Looking at the past eight years, I can't help but wonder what could have been if the Cubs would have been able to develop some pitchers to help them along the way. The first name that comes to mind is that of Rob Zastryzny. Not only was he the first home-grown starter to take the bump during the Cubs championship season, but the only one.

He was a second-round pick in 2013 had a rough minor league career going 26-30 with a 4.78 ERA across 146 games and 98 stars. The Cubs still felt he was ready for the show and called him up in September 2016. He started that season and pitched in eight total games compiling 16 innings and going 1-0 with a 1.13 ERA. In 18 career games with the Cubs, Zastryzny went 2-0 with a 4.41 ERA and is no longer with the team.

Following the world series title, the Cubs didn't have a single pitcher drafted by the team throw an inning during the 2017 season. That was a significant cause for concern, and fans started to get a sense that pitching was nowhere to be found. 2018 saw the next home-grown starter make his big-league debut in Duane Underwood Jr.

Another second-round pick, Underwood, was taken in 2012 and took a while to develop. Much like Zastryzny, Underwood bounced around between starter and reliever, going 35-42 with a 4.03 ERA in the minors. Underwood posted a 4.88 ERA as a starter in 2018 and 19 compared to a 3.56 ERA as a reliever. He made his lone start in 2018, allowing 1 ER in four innings of work. Since then, the Cubs have used Underwood strictly in relief, going 1-1 with a 5.20 ERA in 30 games.

2019 gave Cubs fans a glimpse of what hopes to be the future. That is when Alzolay made his big-league debut as he made two starts that year. He returned to the Cubs in 2020 and bounced around between South Bend and Chicago but ended up putting together a strong season. Now ticketed for the rotation this year, Alzolay is hoping to show the Cubs what made him a top prospect years ago.

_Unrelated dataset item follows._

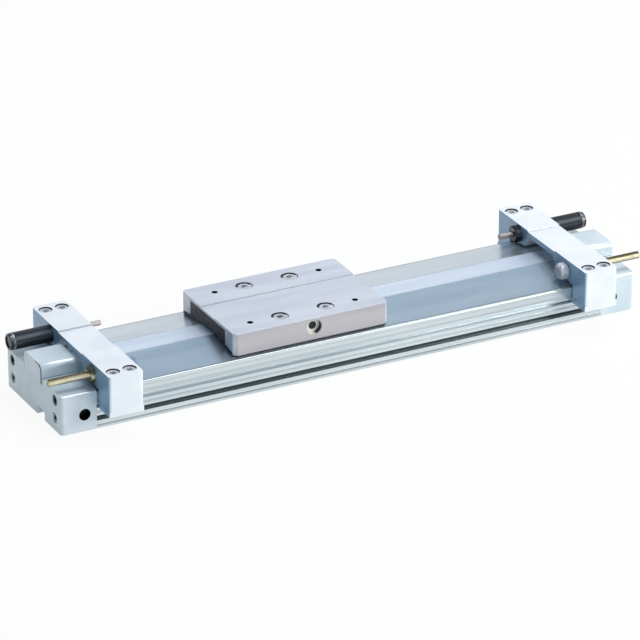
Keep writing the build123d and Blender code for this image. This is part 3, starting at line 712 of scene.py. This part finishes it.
# %% [markdown]
# ## Broken edges
# A machined edge is never sharp. It is broken with a file or a small chamfer, and that narrow
# slope catches the light and draws a bright line round the piece. A bevel modifier does the same.
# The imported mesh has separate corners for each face, so a weld modifier joins them first.

# %% Bevel the large pieces
SHARP_ANGLE = math.radians(35)
broken = {
    0.0003: ["bridge_screws", "head_screws", "table_screws"],
    0.0004: ["head_cover_left", "head_cover_right", "absorber_rod_left", "absorber_rod_right"],
    0.0005: ["slide_table", "adjuster_bridge_left", "adjuster_bridge_right"],
    0.0009: ["band_clamp_left", "band_clamp_right"],
}
for width, names in broken.items():
    for name in names:
        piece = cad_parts[name]
        weld = piece.modifiers.new("weld", "WELD")
        weld.merge_threshold = 0.00001
        bevel = piece.modifiers.new("broken_edge", "BEVEL")
        bevel.width = width
        bevel.segments = 2
        bevel.limit_method = "ANGLE"
        bevel.angle_limit = SHARP_ANGLE
        bevel.harden_normals = True
    print("edges broken by", width, "m:", names)

# %% [markdown]
# ## A white page to stand on
# A pale floor under the cylinder takes its soft shadow. Seen by the camera, through a clear piece
# or in a mirror of metal, it is nearly as bright as the page. For diffuse light it is an ordinary
# floor, and its slightly blue tone tints what it lights from below.

# %% Floor
def sees_white(tree, mirrored_part=1.0):
    """1 for a ray from the camera or through a clear piece, mirrored_part for one off metal."""
    path = tree.nodes.new("ShaderNodeLightPath")
    direct = compute(tree, "MAXIMUM", path.outputs["Is Camera Ray"],
                     path.outputs["Is Transmission Ray"])
    mirrored = both(tree, path.outputs["Is Glossy Ray"], mirrored_part)
    return compute(tree, "MAXIMUM", direct, mirrored)


page = bpy.data.materials.new("white_page")
page.use_nodes = True
tree = page.node_tree
tree.nodes.clear()
output = tree.nodes.new("ShaderNodeOutputMaterial")
paper = tree.nodes.new("ShaderNodeBsdfDiffuse")
paper.inputs["Color"].default_value = grey(0.86)
dusk = tree.nodes.new("ShaderNodeBsdfDiffuse")
dusk.inputs["Color"].default_value = (0.70, 0.79, 0.80, 1)
glow = tree.nodes.new("ShaderNodeEmission")
glow.inputs["Color"].default_value = grey(1.0)
veil = tree.nodes.new("ShaderNodeMixShader")
veil.inputs["Fac"].default_value = 0.93
mix = tree.nodes.new("ShaderNodeMixShader")
tree.links.new(paper.outputs[0], veil.inputs[1])
tree.links.new(glow.outputs[0], veil.inputs[2])
tree.links.new(sees_white(tree), mix.inputs["Fac"])
tree.links.new(dusk.outputs[0], mix.inputs[1])
tree.links.new(veil.outputs[0], mix.inputs[2])
tree.links.new(mix.outputs[0], output.inputs["Surface"])

sheet = bmesh.new()
bmesh.ops.create_grid(sheet, x_segments=1, y_segments=1, size=12.0)
floor_mesh = bpy.data.meshes.new("studio_floor")
sheet.to_mesh(floor_mesh)
sheet.free()
floor = bpy.data.objects.new("studio_floor", floor_mesh)
floor.location = (0, 0, -0.0003)
floor.data.materials.append(page)
bpy.context.scene.collection.objects.link(floor)
print("floor faces:", len(floor_mesh.polygons))

# %% [markdown]
# ## The room that the metal mirrors
# The room is bright to the right and falls off to a dim blue on the left, which is why the left
# faces of the real object look so much darker than its top. A second ramp runs with height and
# dims the ceiling straight above. Near the horizon the metal mirrors the white page instead, as it
# does in a studio where a white sheet curves up behind the object.

# %% World
BRIGHT_SIDE = (0.60, -0.20, 0.10)
HORIZON = 0.3

world = bpy.data.worlds.new("studio_world")
bpy.context.scene.world = world
world.use_nodes = True
tree = world.node_tree
tree.nodes.clear()
output = tree.nodes.new("ShaderNodeOutputWorld")
direction = tree.nodes.new("ShaderNodeTexCoord")
toward = tree.nodes.new("ShaderNodeVectorMath")
toward.operation = "DOT_PRODUCT"
toward.inputs[1].default_value = BRIGHT_SIDE
tree.links.new(direction.outputs["Generated"], toward.inputs[0])
from_right = compute(tree, "ADD", toward.outputs["Value"], 0.5)
sides = ramp(tree, from_right, [(0.0, (0.02, 0.05, 0.07, 1)), (0.3, (0.14, 0.24, 0.33, 1)),
                                (0.6, (0.86, 0.91, 0.96, 1)), (1.0, grey(1.0))])
split = tree.nodes.new("ShaderNodeSeparateXYZ")
tree.links.new(direction.outputs["Generated"], split.inputs["Vector"])
ceiling = ramp(tree, split.outputs["Z"], [(0.0, (0.8, 0.85, 0.9, 1)), (0.25, grey(1.0)),
                                          (0.46, grey(1.0)), (0.62, (0.34, 0.44, 0.56, 1)),
                                          (1.0, (0.45, 0.52, 0.6, 1))])
room = tree.nodes.new("ShaderNodeMix")
room.data_type = "RGBA"
room.blend_type = "MULTIPLY"
room.inputs["Factor"].default_value = 1.0
tree.links.new(sides, room.inputs[6])
tree.links.new(ceiling, room.inputs[7])
soft = tree.nodes.new("ShaderNodeBackground")
soft.inputs["Strength"].default_value = 1.0
tree.links.new(room.outputs[2], soft.inputs["Color"])
white = tree.nodes.new("ShaderNodeBackground")
white.inputs["Color"].default_value = grey(1.0)
white.inputs["Strength"].default_value = 1.0
mix = tree.nodes.new("ShaderNodeMixShader")
near_horizon = compute(tree, "LESS_THAN", split.outputs["Z"], HORIZON)
tree.links.new(sees_white(tree, near_horizon), mix.inputs["Fac"])
tree.links.new(soft.outputs[0], mix.inputs[1])
tree.links.new(white.outputs[0], mix.inputs[2])
tree.links.new(mix.outputs[0], output.inputs["Surface"])
print("world nodes:", len(tree.nodes))

# %% [markdown]
# ## Two soft lamps
# The key lamp hangs high above the right half of the cylinder and lights the tops. The second one
# stands low at the front right and opens up the near side. Both are wide discs, so the shadows
# stay soft.

# %% Lamps
def lamp(name, place, size, watts):
    light = bpy.data.lights.new(name, "AREA")
    light.shape = "DISK"
    light.size = size
    light.energy = watts
    holder = bpy.data.objects.new(name, light)
    holder.location = place
    holder.rotation_mode = "QUATERNION"
    toward_part = Vector((0.0, 0.0, 0.02)) - Vector(place)
    holder.rotation_quaternion = toward_part.to_track_quat("-Z", "Y")
    bpy.context.scene.collection.objects.link(holder)
    print("lamp:", name, watts, "W")


lamp("key", (0.7, 0.2, 2.1), 1.2, 26)
lamp("front", (1.5, -1.5, 0.8), 0.7, 22)

# %% [markdown]
# ## The camera
# The photograph was taken with a long lens from the front left. Straight edges that are parallel
# on the cylinder hardly converge, which is what a long lens does. The angles come from fitting
# the corners of the tube, the head covers and the table to the photograph.

# %% Camera
AZIMUTH, ELEVATION = math.radians(-27.224), math.radians(25.474)
DISTANCE = 3.818
FOCAL_PIXELS, FRAME_PIXELS = 4804.0, 640.0
CENTRE_RIGHT, CENTRE_UP = -5.3, 25.93

look = Vector((-math.sin(AZIMUTH) * math.cos(ELEVATION), math.cos(AZIMUTH) * math.cos(ELEVATION),
               -math.sin(ELEVATION)))
right = Vector((math.cos(AZIMUTH), math.sin(AZIMUTH), 0))
up = right.cross(look)
aim = look + right * (CENTRE_RIGHT / FOCAL_PIXELS) + up * (CENTRE_UP / FOCAL_PIXELS)
lens = bpy.data.cameras.new("long_lens")
lens.sensor_width = 36.0
lens.lens = FOCAL_PIXELS / FRAME_PIXELS * lens.sensor_width
camera = bpy.data.objects.new("long_lens", lens)
camera.location = look * -DISTANCE
camera.rotation_mode = "QUATERNION"
camera.rotation_quaternion = aim.to_track_quat("-Z", "Y")
bpy.context.scene.collection.objects.link(camera)
bpy.context.scene.camera = camera
bpy.context.scene.view_settings.view_transform = "Standard"
print("lens in millimetres:", round(lens.lens, 1))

Sticking with 2020, the Cubs saw the arrivals of starting pitchers Tyson Miller and Brailyn Marquez, who struggled in their MLB debuts. Each of them made one start during the year and showed they need more work before being MLB ready. Looking back on things, since 2015, the Cubs have registered a total of nine MLB starts from home-grown pitchers. That makes things extremely hard to contend if you can't have impact pitching on your side.

Trades and free agents can be useful, but they can also be a disaster for the longevity of success. For the Cubs, I think it is safe to say that it has become a disaster. The Cubs gutted their farm system to acquire pitchers either as a rental (Aroldis Chapman) or to bring in guys like Jose Quintana, who never lived up to the trade.

You then look at the free-agent market. Lester certainly worked out wildly, but Tyler Chatwood, Brett Anderson, and others didn't. Jake Arrieta and Cole Hamels worked out well for the Cubs, considering what they gave up getting the deal done, but still, this team has been hampered by a lack of home-grown arms.

Looking at what the future holds for this team and you can see there is plenty of intriguing pitching help on the way. The only question is, are they worth it? Most of their top pitching prospects have posted substantial minor league numbers, which is promising. Both Underwood and Zastryzny struggled in the minors, so to have so many arms showing promise is a pleasant sight.

The only issue with that is how far away are they and can they continue to get better. Not only do the Cubs have pitchers in the system, but they have a lot of starters. They also have pitchers who are still trying to figure out where they fit long term. Fans know the Cubs can develop hitters to a point. Now it is time for them to develop home-grown pitching. Until that happens, this team will never be able to consistently contend with the Dodgers or anyone else for that matter because they will not keep spending on free agents.